# Every sinner loves sin.



## Blueridge Believer (Aug 10, 2009)

Every sinner loves sin. He places his whole delight in it. The only happiness, with which he is acquainted, consists in gratifying either the desires of the flesh, the desires of the eye, or the pride of life. But all these things are contrary to the will of God. He forbids the sinner to pursue them; he forbids him to indulge or gratify his sinful propensities; he commands him to mortify and destroy them, to deny himself, to take up his cross, follow Christ, and live a religious life, in which sinners can find no pleasure. He not only requires all this, but threatens all, who do not comply, with everlasting punishment.
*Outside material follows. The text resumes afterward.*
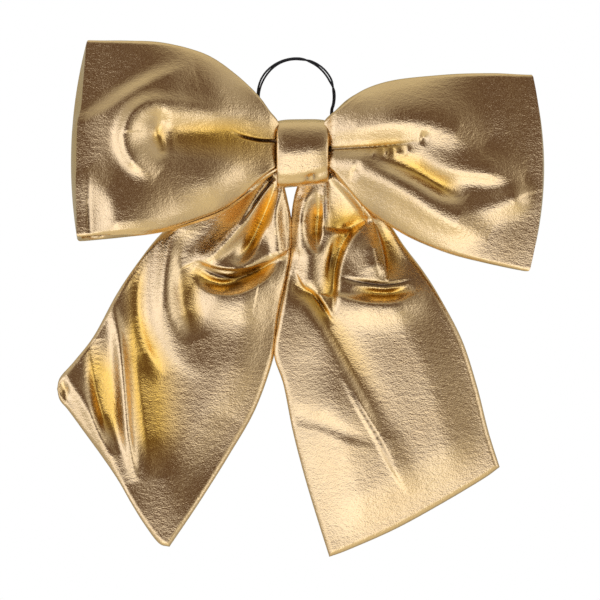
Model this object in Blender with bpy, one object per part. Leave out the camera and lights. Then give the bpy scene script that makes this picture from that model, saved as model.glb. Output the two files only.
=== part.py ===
"""Cheer hair bow: two padded loops and two slanted padded tails, gathered in the middle, bound with
thread, wrapped in a knot of the same cloth, with a doubled hair elastic held under the knot's back.

+X is to the right as the bow is looked at, the front faces -Y and +Z is up. The origin is the centre of
the knot's flat back face. Lengths below are millimetres; MM turns them into metres."""

import math

import bmesh
import bpy
import numpy as np

MM = 0.001

# The cloth sleeve and the wadding in it.
COVER_THICKNESS = 0.8
PAD_GAP = 0.35
PANEL_HALF_THICKNESS = 2.3
PANEL_EDGE_SHARE = 0.74
PAD_EDGE_INSET = 1.7

# The knot, layer by layer from its flat back at y = 0 to its front.
KNOT_HALF_WIDTH = 11.2
KNOT_HALF_HEIGHT = 14.0
KNOT_DEPTH = 26.4
WRAP_THICKNESS = 1.3
LAYER_GAP = 0.3
WRAP_BACK_RADIUS = 5.0
WRAP_FRONT_RADIUS = 4.4
WRAP_INNER_END_Z = -6.0
WRAP_OUTER_END_Z = 8.0
ELASTIC_Y = -4.95
ELASTIC_Z = 7.5
TAIL_GATHER_BACK_Y = -8.2
TAIL_GATHER_LEG = 1.4
TAIL_GATHER_PITCH = 1.9
TAIL_GATHER_LEGS = 3
LOOP_GATHER_BACK_Y = -13.8
LOOP_GATHER_LEG = 1.6
LOOP_GATHER_PITCH = 2.05
LOOP_GATHER_LEGS = 5
GATHER_HALF_WIDTH = 11.0
GATHER_HALF_HEIGHT = 10.2
GATHER_END_SHORT = 1.5
BINDING_RADIUS = 0.45
BINDING_TURNS = 4
BINDING_HALF_LENGTH = 6.0
BINDING_BACK_Y = -7.45
BINDING_FRONT_Y = -24.35
BINDING_TOP_Z = 11.4
BINDING_CORNER = 2.3

# The hair elastic: two strands side by side in a ring that closes through the knot.
STRAND_RADIUS = 0.55
STRAND_OFFSET = 0.72
RING_RADIUS = 15.8
RING_CENTRE = (-2.75, 24.55)
CHANNEL_HALF_LENGTH = 11.6

# Where the loops leave the knot, and the line that each one bends about.
PINCH_X = 14.6
LOOP_CENTRE_Y = -18.7
LOOP_HINGE_X = 15.2
LOOP_EDGE_FLATNESS = 0.86

# A loop seen from above: (share of the reach, y) of its front panel's and rear panel's middle layer.
LOOP_FRONT_PLAN = [(0.0, -21.7), (0.12, -26.4), (0.3, -31.4), (0.52, -33.5), (0.74, -31.2)]
LOOP_REAR_PLAN = [(0.74, -9.8), (0.52, -8.6), (0.3, -9.9), (0.12, -13.0), (0.0, -15.7)]

# Outlines as (distance from the middle, z), and the outer fold as a + b v + c v v for v from -1 to 1.
LEFT_LOOP = {
    "side": -1,
    "top": [(14, 17.6), (20, 24.5), (30, 33), (40, 40), (50, 43.8), (62, 46.4), (75, 47.4), (93, 47.8)],
    "bottom": [(14, -10), (20, -14), (27, -19.5), (35, -24.8), (45, -28.7), (60, -33), (77, -35.8), (97, -38)],
    "fold": (99.2, -2.0, -4.6),
    "fold_radius": 7.5,
}
RIGHT_LOOP = {
    "side": 1,
    "top": [(14, 17.6), (22, 23), (30, 27), (40, 29.8), (55, 31.7), (70, 33), (84, 33.5), (99, 33)],
    "bottom": [(14, -9), (22, -17.5), (30, -25), (40, -31.6), (50, -37), (64, -42.6), (80, -47.2), (97, -50.9)],
    "fold": (103.7, 0.7, -6.0),
    "fold_radius": 2.8,
}

# Tails: (x, z) of the inner and the outer edge, from the knot to the slanted end.
LEFT_TAIL = {
    "inner": [(-8.4, -17.6), (-5.5, -26), (-4.9, -40), (-7.4, -57), (-10.4, -72), (-12.4, -88), (-20.2, -110)]
    + [(-31.6, -130), (-44.5, -150.5), (-57.4, -169.3)],
    "outer": [(-17.5, -15.2), (-31, -18), (-46, -24), (-60.5, -34), (-71.5, -47.5), (-80.5, -61)]
    + [(-90, -78.5), (-98.5, -90), (-105.2, -101.5)],
}
RIGHT_TAIL = {
    "inner": [(-2.4, -17.6), (-4.2, -24), (-4.1, -40), (-6.5, -57), (-9.5, -72), (-11.4, -87), (-8.2, -100)]
    + [(-4.2, -120), (1, -140), (6.4, -158), (11.8, -174.2)],
    "outer": [(17.5, -16.6), (27, -21.5), (36, -30), (44, -40), (51.6, -50), (58.6, -61), (68.6, -80)]
    + [(75.2, -100), (80.3, -120), (85, -135)],
}
TAIL_HINGE_Z = -14.5
TAIL_PINCH_Y = -10.8
TAIL_BODY_Y = -5.0
TAIL_SETTLE_SHARE = 0.2
TAIL_END_SHARE = 0.12
TAIL_EDGE_HALF_THICKNESS = 1.9
TAIL_MIDDLE_HALF_THICKNESS = 4.1
TAIL_PINCH_HALF_THICKNESS = 2.3

ACROSS_LOOP = np.array([-1.0, -0.6, 0.0, 0.6, 1.0])
ACROSS_TAIL = np.array([-1.0, -0.8, -0.4, 0.0, 0.4, 0.8, 1.0])
TAIL_STATIONS = 14


def remove_scene_objects():
    for old in list(bpy.data.objects):
        bpy.data.objects.remove(old, do_unlink=True)


def make_material(name, colour, roughness, metallic):
    made = bpy.data.materials.new(name)
    made.use_nodes = True
    shader = made.node_tree.nodes["Principled BSDF"]
    shader.inputs["Base Color"].default_value = (*colour, 1.0)
    shader.inputs["Roughness"].default_value = roughness
    shader.inputs["Metallic"].default_value = metallic
    return made


def make_pivot(name, x, y, z):
    """An empty on a joint's axis, given in millimetres."""
    pivot = bpy.data.objects.new(name, None)
    pivot.location = (x * MM, y * MM, z * MM)
    bpy.context.scene.collection.objects.link(pivot)
    return pivot


def place(made, material, pivot):
    """Gives an object its material and hangs it on its pivot, whose place its points are counted from."""
    made.data.materials.append(material)
    bpy.context.scene.collection.objects.link(made)
    if pivot:
        made.parent = pivot


def origin_of(pivot):
    return np.array(pivot.location) / MM if pivot else np.zeros(3)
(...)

Whenever, therefore, the sinner thinks of God, he thinks of a being, who crosses all his, darling inclinations, thwarts all his schemes of happiness, and treads down self, that idol which he loves to worship, and to which he wishes every thing to give way. The sinner, therefore, cannot but look upon God, when he views him in his true character, as his greatest and most irreconcilable enemy. Agreeably, he is represented by the inspired writers as saying in his heart, No God; that is, would there were no God, or that I could escape from or resist his power. But this, reason and revelation assure him, is impossible. They tell him, that he can neither deceive God, nor fly from him, nor resist him; that he is completely in his power, and that God will dispose of him just as he pleases.

Edward Payson 1783-1827


----------